▶ WHAT YOU WILL DO: Only the lines from the one containing "Describe how this" through the final line of the material below should be output, exactly as they stand.

JSON records of objects:

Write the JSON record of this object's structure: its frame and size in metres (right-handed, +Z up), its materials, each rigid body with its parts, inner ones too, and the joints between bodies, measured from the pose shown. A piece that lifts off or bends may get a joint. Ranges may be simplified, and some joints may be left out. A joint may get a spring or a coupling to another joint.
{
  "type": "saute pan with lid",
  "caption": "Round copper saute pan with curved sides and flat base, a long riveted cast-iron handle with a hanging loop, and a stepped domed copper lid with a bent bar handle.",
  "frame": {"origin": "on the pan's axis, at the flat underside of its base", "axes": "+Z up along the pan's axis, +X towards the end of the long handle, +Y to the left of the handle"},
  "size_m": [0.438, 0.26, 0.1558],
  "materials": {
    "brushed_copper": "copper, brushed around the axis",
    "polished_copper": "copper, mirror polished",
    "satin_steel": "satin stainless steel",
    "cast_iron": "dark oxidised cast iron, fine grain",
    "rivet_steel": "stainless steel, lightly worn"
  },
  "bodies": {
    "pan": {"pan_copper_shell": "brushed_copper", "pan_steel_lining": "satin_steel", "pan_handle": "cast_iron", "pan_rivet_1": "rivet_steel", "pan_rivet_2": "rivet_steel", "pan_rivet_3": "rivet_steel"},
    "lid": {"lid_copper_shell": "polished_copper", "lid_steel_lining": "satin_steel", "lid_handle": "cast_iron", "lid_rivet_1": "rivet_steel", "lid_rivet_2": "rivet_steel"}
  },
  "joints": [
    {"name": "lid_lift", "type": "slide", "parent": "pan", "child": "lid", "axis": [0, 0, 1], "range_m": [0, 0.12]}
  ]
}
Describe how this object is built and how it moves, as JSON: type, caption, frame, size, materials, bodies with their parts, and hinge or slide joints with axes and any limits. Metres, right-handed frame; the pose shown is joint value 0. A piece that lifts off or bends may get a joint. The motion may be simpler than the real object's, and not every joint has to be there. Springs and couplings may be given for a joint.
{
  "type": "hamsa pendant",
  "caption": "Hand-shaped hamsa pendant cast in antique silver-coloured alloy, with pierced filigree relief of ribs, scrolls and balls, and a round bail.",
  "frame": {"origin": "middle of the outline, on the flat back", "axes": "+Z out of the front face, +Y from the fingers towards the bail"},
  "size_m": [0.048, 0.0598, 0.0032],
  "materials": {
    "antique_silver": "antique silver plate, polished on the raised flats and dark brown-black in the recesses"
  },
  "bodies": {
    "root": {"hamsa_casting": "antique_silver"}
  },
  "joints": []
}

▶ ANSWER FOR THIS EXERCISE:
Describe how this object is built and how it moves, as JSON: type, caption, frame, size, materials, bodies with their parts, and hinge or slide joints with axes and any limits. Metres, right-handed frame; the pose shown is joint value 0. A piece that lifts off or bends may get a joint. The motion may be simpler than the real object's, and not every joint has to be there. Springs and couplings may be given for a joint.
{
  "type": "hamsa pendant",
  "caption": "Hand-shaped hamsa pendant cast in antique silver-coloured alloy, with pierced filigree relief of ribs, scrolls and balls, and a round bail.",
  "frame": {"origin": "middle of the outline, on the flat back", "axes": "+Z out of the front face, +Y from the fingers towards the bail"},
  "size_m": [0.048, 0.0598, 0.0032],
  "materials": {
    "antique_silver": "antique silver plate, polished on the raised flats and dark brown-black in the recesses"
  },
  "bodies": {
    "root": {"hamsa_casting": "antique_silver"}
  },
  "joints": []
}